Satsang can be universally applied to any community committed to discovering the "highest truth" because the highest truth itself is universal.  And this universal truth lies at the core of every spiritual tradition around the world, in the heart of every great saint, sage, and spiritual teacher throughout history, and at the center of every human experience ever had.  It is, in fact, the only thing any of us have ever known.

But if this "truth," this knowledge and experience of our inherent spiritual nature is so universal, then why, for God's sake, is it so hard to discover?  Why have so few been able to recognize this supposedly universal liberation, if it is indeed “closer to us than our own skin,” as it has been described in the past?  The answer is simple.  So simple, in fact, that you cannot really fault yourself for not seeing it. 

The universal is only half the story.  The other half is the relative world—the world of form, of distinction, of this and that, me and you, inside and outside.  The universal world may have been the only thing any of us have ever known, but the relative world is the only thing most of us have ever seen.

The relative world is, by nature, broken.  It has to be—it is only because of the inherent brokenness of the world that we can actually exist, that form itself can exist.  It is the only reason that evolution can continue its relentless surge toward more novelty, more complexity, and more consciousness, in endless pursuit of a state of wholeness and completion it can get ever closer to, but never actually attain.  It is the only reason that we can distinguish between ourselves and our surroundings, between mountains and valleys, between heaven and earth, between right and wrong, and between good ideas and bad ideas.  It is only because of the inherent brokenness of the world that we have the power of free will and choice—and it is the reason that we suffer. 

The relative world is the arena of the separate self, the turbulent abode of passion, pain, love, hate, birth, death, light, darkness, creativity, and decay.  It is the world we can touch, taste, hear, and see—and it is our prison. 

We typically feel trapped in the relative world, identifying with mere fragments of form, subjectifying ourselves with the world of objects.  This is why we tend to think of ourselves as "inside" of our brains and our bodies, "inside" the house, car, or office, and "inside" the surrounding world.  We have grown so accustomed to the shackles of our relativistic prisons that we seldom notice that we are not actually "inside" any of these objects, but that all these objects are actually "inside" our consciousness—that consciousness itself is "bigger" than all of these things.  So big, in fact, that you could think of it as the canvas upon which the entire manifest universe is painted. 

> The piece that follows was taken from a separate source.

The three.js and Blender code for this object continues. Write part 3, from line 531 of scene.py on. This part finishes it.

The purpose of satsang, in any form, is simple: to escape the prison of the relative world.  And every prison break requires the most detailed map possible, which is why the concept of Integral satsang is so crucial—the Integral framework is by far the most complete map of human potential currently available, offering a comprehensive way to account for absolutely every manifestation in the universe, as well as every experience people can have.

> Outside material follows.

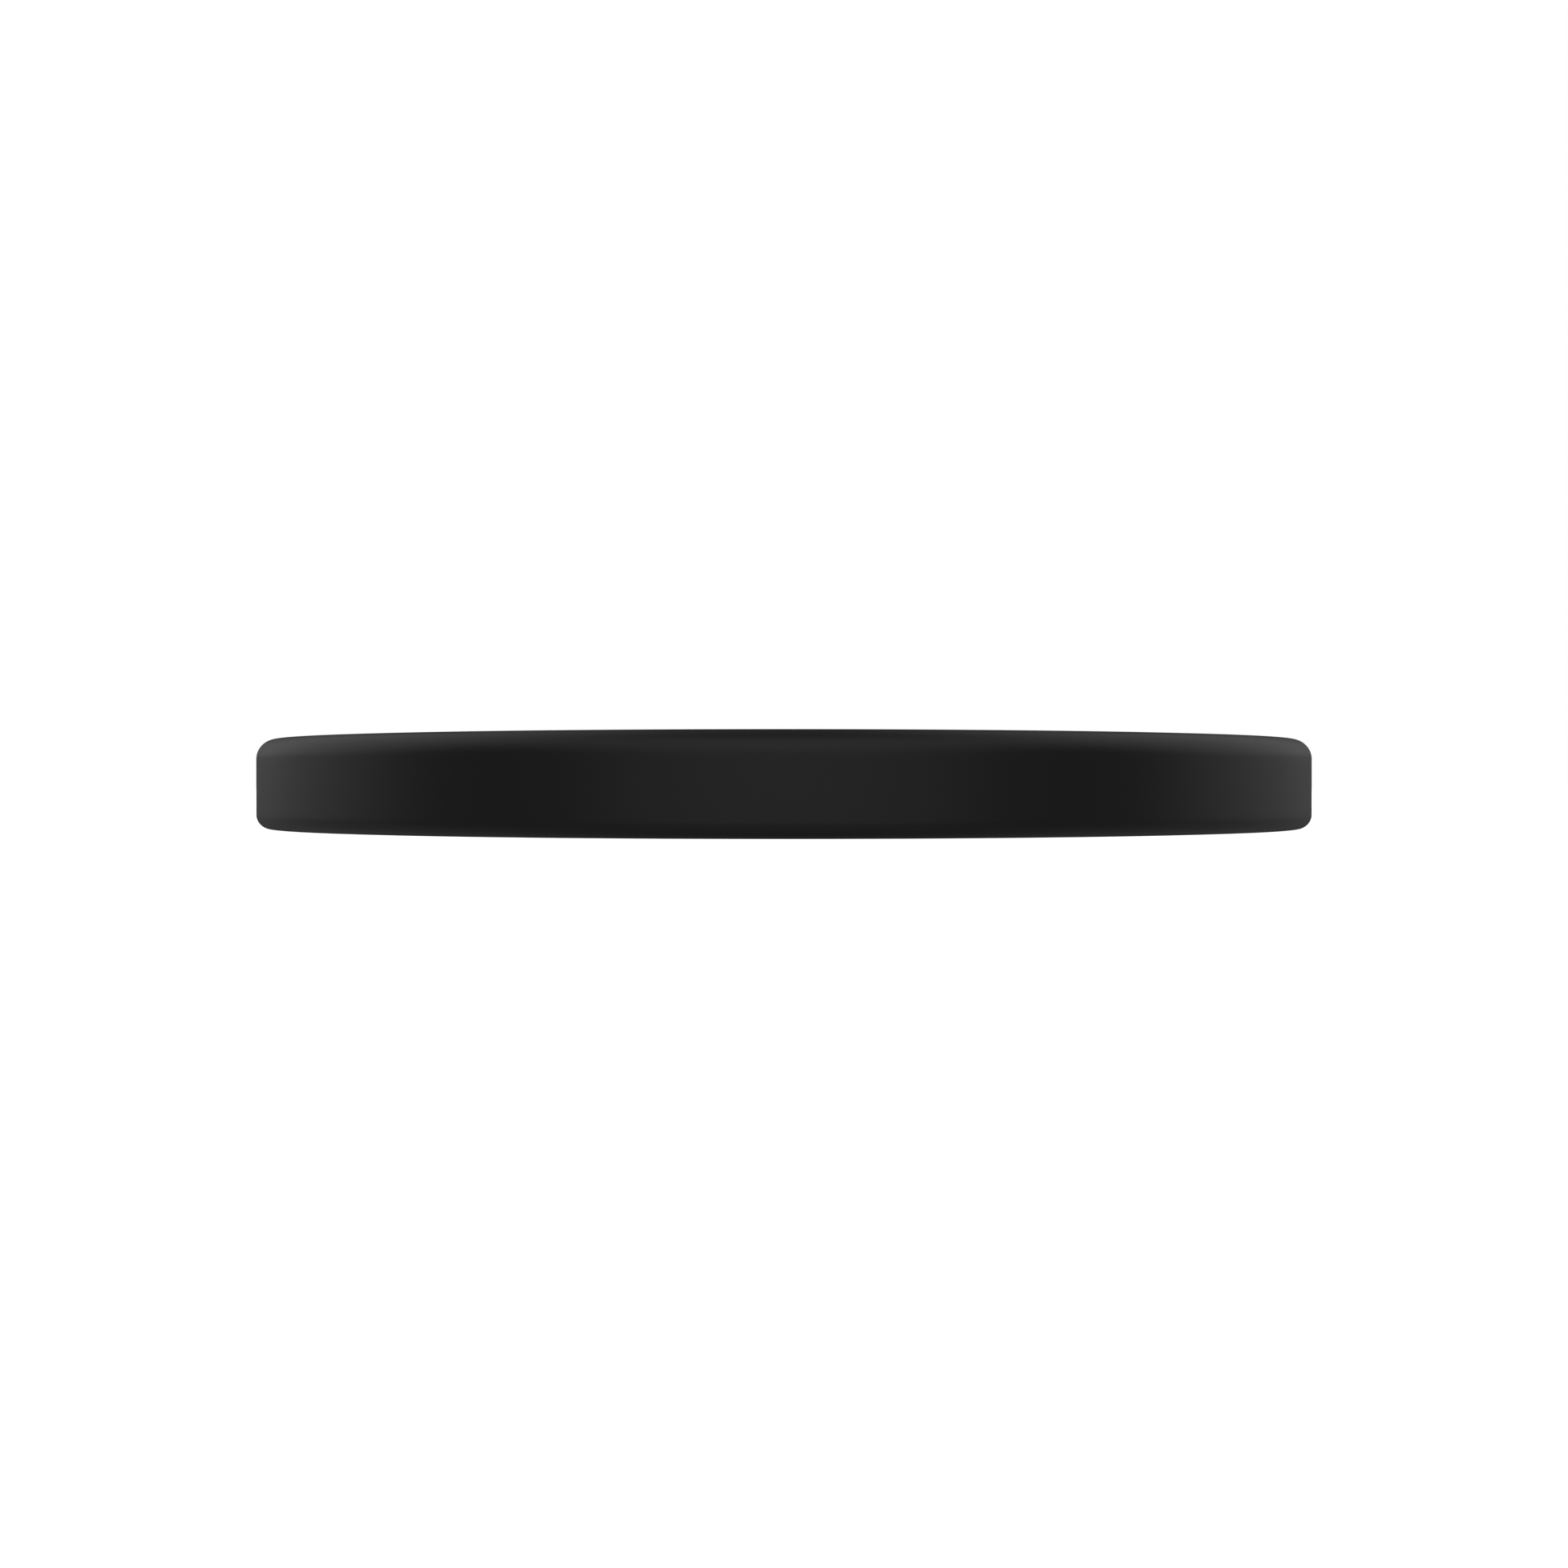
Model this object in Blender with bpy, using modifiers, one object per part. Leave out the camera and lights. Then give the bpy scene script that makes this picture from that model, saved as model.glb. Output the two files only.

The Integral framework suggests that there are two important axes of spiritual experience to be considered—states of consciousness, and stages of consciousness. 

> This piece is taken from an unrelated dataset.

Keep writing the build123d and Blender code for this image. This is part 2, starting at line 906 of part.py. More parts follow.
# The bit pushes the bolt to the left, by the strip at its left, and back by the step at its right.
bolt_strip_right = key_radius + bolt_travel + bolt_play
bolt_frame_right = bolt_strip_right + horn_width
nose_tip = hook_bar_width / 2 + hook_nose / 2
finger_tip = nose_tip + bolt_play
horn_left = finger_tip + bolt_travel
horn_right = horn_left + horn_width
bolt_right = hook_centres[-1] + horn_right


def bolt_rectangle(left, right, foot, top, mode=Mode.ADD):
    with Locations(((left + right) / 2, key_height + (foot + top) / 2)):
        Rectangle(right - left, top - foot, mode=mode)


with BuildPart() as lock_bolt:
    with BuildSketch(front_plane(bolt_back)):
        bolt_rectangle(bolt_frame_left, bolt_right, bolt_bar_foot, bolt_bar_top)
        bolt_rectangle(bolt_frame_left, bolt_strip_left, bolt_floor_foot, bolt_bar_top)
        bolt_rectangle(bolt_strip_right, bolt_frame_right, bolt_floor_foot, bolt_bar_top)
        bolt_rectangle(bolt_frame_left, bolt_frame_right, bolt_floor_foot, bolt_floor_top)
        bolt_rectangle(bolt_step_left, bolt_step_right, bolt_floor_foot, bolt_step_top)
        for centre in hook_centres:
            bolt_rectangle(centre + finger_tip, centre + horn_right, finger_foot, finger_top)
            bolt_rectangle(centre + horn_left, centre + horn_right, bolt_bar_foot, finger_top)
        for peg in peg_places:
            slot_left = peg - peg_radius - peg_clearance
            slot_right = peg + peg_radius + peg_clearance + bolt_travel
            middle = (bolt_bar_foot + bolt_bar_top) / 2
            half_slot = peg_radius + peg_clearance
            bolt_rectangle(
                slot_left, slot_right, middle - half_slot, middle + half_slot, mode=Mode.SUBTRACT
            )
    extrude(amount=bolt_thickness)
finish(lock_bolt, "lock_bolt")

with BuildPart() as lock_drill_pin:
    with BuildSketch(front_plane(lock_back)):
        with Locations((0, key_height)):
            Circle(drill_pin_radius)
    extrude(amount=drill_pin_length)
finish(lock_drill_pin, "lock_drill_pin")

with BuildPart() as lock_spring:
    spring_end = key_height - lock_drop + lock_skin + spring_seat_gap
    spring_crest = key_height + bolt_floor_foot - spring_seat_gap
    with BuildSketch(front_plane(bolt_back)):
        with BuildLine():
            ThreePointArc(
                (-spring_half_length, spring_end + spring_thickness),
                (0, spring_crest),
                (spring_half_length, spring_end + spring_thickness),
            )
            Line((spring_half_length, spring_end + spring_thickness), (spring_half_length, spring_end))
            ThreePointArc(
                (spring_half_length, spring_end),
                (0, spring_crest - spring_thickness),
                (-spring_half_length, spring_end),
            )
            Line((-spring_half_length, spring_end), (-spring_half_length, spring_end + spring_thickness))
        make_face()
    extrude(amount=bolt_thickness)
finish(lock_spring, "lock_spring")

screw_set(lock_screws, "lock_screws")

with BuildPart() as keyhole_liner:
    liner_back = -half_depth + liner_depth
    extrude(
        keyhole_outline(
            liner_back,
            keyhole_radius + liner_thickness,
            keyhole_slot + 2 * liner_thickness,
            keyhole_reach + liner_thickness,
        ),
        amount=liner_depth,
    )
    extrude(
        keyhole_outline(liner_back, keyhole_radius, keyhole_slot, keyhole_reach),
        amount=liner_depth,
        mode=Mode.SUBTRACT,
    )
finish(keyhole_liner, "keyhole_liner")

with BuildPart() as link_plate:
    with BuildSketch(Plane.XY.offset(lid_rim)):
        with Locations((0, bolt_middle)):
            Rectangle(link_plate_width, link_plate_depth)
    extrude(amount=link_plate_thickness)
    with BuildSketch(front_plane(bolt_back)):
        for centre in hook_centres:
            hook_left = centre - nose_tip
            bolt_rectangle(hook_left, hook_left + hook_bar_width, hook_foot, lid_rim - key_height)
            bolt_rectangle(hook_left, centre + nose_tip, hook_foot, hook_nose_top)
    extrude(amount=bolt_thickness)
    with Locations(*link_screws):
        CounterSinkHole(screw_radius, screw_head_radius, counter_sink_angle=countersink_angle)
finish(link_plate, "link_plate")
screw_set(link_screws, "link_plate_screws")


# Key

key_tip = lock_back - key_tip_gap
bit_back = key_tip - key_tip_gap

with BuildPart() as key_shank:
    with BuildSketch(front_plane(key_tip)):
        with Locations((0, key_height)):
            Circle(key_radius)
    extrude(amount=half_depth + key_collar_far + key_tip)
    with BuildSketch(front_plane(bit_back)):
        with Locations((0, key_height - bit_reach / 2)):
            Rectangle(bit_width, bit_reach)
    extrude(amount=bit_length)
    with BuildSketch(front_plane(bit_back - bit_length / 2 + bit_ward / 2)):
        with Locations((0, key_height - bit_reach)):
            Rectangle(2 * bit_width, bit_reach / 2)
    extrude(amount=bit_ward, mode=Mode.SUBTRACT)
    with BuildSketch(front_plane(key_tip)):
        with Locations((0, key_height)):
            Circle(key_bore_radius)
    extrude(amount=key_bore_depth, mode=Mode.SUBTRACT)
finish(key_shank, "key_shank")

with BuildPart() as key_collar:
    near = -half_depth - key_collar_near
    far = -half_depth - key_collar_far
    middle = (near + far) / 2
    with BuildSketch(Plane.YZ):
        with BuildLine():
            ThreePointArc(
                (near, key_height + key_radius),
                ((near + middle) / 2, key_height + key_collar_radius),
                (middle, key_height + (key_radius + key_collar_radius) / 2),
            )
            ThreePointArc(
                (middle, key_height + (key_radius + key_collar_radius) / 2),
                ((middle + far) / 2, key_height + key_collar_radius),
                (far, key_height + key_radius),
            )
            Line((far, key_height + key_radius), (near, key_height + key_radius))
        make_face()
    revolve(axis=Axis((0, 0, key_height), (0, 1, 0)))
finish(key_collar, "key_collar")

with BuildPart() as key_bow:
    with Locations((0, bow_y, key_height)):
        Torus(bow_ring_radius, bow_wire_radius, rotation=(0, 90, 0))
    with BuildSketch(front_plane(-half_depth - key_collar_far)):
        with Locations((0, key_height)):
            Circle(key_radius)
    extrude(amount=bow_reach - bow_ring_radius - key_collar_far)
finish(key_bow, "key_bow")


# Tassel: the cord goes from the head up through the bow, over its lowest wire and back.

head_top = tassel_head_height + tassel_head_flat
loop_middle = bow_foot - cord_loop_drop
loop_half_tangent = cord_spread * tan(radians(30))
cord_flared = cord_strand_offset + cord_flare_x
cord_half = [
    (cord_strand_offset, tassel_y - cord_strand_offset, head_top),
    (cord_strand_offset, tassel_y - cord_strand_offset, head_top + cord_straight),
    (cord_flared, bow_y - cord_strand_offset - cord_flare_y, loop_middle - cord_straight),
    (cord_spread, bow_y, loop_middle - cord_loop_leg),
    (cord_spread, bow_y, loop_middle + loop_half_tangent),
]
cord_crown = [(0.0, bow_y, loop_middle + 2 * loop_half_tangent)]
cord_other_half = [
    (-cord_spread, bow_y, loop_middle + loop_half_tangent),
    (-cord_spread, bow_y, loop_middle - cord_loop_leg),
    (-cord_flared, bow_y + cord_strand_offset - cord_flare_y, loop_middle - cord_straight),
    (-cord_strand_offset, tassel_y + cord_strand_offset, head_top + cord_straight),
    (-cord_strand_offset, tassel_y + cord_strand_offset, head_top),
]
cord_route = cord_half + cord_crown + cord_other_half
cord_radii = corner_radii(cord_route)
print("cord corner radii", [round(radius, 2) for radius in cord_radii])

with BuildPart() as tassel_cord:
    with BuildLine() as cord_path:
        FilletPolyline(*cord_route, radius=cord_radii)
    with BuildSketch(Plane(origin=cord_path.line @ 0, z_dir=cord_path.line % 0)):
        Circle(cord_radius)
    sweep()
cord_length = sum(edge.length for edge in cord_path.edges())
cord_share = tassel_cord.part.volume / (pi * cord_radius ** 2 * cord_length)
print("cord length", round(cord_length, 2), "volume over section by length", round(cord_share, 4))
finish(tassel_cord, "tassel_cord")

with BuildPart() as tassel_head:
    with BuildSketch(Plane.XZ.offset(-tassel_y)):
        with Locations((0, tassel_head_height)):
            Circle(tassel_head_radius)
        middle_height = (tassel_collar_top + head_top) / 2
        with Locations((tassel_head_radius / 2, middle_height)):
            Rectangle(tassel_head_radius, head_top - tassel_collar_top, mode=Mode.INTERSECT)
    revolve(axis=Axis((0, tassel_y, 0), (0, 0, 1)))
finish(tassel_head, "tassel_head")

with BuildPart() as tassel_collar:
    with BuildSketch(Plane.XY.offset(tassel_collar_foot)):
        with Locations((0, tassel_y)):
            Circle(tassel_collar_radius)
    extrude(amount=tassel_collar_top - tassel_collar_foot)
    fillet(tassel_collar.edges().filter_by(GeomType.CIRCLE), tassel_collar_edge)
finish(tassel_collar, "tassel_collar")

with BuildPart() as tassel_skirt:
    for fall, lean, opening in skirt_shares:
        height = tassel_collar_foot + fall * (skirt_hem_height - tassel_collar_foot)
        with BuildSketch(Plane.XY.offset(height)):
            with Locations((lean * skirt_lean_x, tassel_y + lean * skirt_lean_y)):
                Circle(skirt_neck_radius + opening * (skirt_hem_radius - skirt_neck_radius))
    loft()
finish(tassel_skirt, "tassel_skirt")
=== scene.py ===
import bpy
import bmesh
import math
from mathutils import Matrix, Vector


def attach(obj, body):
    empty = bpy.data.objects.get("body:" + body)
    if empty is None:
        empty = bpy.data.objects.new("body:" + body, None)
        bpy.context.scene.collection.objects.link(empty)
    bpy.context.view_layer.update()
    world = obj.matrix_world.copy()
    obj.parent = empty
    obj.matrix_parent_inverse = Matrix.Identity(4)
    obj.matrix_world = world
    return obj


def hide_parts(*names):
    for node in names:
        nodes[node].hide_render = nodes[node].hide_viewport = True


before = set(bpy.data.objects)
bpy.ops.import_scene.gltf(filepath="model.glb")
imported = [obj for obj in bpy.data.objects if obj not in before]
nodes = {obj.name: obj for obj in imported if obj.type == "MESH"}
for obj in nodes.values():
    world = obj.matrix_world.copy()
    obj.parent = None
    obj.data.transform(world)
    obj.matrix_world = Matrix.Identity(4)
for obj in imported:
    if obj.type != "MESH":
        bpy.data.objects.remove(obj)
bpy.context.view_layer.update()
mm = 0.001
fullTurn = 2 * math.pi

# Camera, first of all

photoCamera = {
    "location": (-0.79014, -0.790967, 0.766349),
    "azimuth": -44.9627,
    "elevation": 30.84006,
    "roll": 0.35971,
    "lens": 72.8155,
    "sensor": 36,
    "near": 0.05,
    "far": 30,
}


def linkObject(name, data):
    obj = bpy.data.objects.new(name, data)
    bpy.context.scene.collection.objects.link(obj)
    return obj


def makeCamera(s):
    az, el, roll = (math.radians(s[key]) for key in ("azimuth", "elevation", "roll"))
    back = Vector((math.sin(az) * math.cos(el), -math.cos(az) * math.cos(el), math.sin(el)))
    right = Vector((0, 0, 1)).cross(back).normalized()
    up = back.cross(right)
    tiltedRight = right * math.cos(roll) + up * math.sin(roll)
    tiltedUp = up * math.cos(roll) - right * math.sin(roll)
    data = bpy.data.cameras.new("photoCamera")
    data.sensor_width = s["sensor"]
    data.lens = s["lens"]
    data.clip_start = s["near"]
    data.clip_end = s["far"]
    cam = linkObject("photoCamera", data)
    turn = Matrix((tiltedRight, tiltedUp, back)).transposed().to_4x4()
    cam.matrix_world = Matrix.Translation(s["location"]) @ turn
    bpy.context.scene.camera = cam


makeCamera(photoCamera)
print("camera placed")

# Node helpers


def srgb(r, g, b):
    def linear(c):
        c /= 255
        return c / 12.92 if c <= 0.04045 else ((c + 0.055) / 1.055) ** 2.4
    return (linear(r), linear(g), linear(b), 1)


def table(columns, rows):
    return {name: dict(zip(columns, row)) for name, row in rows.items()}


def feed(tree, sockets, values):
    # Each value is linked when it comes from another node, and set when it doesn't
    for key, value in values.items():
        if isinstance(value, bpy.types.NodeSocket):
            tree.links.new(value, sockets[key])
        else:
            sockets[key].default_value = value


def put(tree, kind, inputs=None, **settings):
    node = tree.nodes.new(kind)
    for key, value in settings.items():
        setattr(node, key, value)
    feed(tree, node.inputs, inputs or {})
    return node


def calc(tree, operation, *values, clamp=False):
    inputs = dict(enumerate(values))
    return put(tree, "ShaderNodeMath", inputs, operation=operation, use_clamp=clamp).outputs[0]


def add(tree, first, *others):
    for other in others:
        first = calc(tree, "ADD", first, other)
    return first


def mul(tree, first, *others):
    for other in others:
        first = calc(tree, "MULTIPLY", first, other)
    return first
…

States refer to the actual experiences of transcendent truth themselves—of which the Absolute is one of several possible states—ranging from gross, to subtle, to causal, to nondual experiences. 

Stages refers to the developmental structure of consciousness, which determines how state experiences are interpreted and assimilated by the self.  Stages (also called structures) progress from magic, to mythic, to rational, to pluralistic, to integral stages of consciousness, and beyond. 

Taken together, we discover a rich matrix of human experience, represented in the following model, known as the Wilber/Combs Lattice:

As previously mentioned, the term satsang consists of two central concepts: truth and company, whether company with others in a community, with a spiritual teacher or guide, or with the experience of truth itself.  Therefore, as it pertains to satsang, the following important questions should be kept in mind:

a) In regard to truth, what states of consciousness are trying to be expressed?  Gross, physical, waking states?  Subtle, visionary, dream states?  Deep, dreamless, formless states?  Or effortless, "always already" nondual states?

b) In regard to the company of spiritual teachers or a spiritual community, what stage of consciousness is the state of spiritual truth being spoken from, and being spoken to?  The mythic, traditional, and absolutist stage (amber)?  The rational, modern, and materialist stage (orange)?  The pluralistic, postmodern, multicultural stage?  Or the vision-logic, self-actualized, integral stage (teal/turquoise)?

While the essence of truth in this formulation is indeed universal and Absolute, we are stuck in a difficult paradox: absolutely nothing can be said about the absolute truth, including this very sentence.  The absolute truth cannot be described, only experienced.  The moment we try to describe the truth is the moment we massacre the truth—words, after all, are mere ornaments of the relative world, and as soon as someone tries to wrap a sentence around the Absolute, it is immediately subject to the inherent brokenness of relative thinking, relative growth, and relative experience.

The best we can do is to use words judicially, in order to construct the very best maps of our shared prison.  And by virtue of being relative, our descriptions of transcendent truth are subject to our interpretations of that truth, which depend entirely upon the stage of consciousness we are at when the experience is had. The Heart Sutra states one of the most celebrated paradoxes in all of Buddhist thought: form is emptiness, and emptiness is form.  Which means that, if we seek to understand emptiness, we must therefore seek to understand form, since they are ultimately not-two.  There are better and worse descriptions of both the relative and the Absolute, which means that, although all forms are equally empty, some are more equal than others—or more reflective of the inherent emptiness of this and every moment.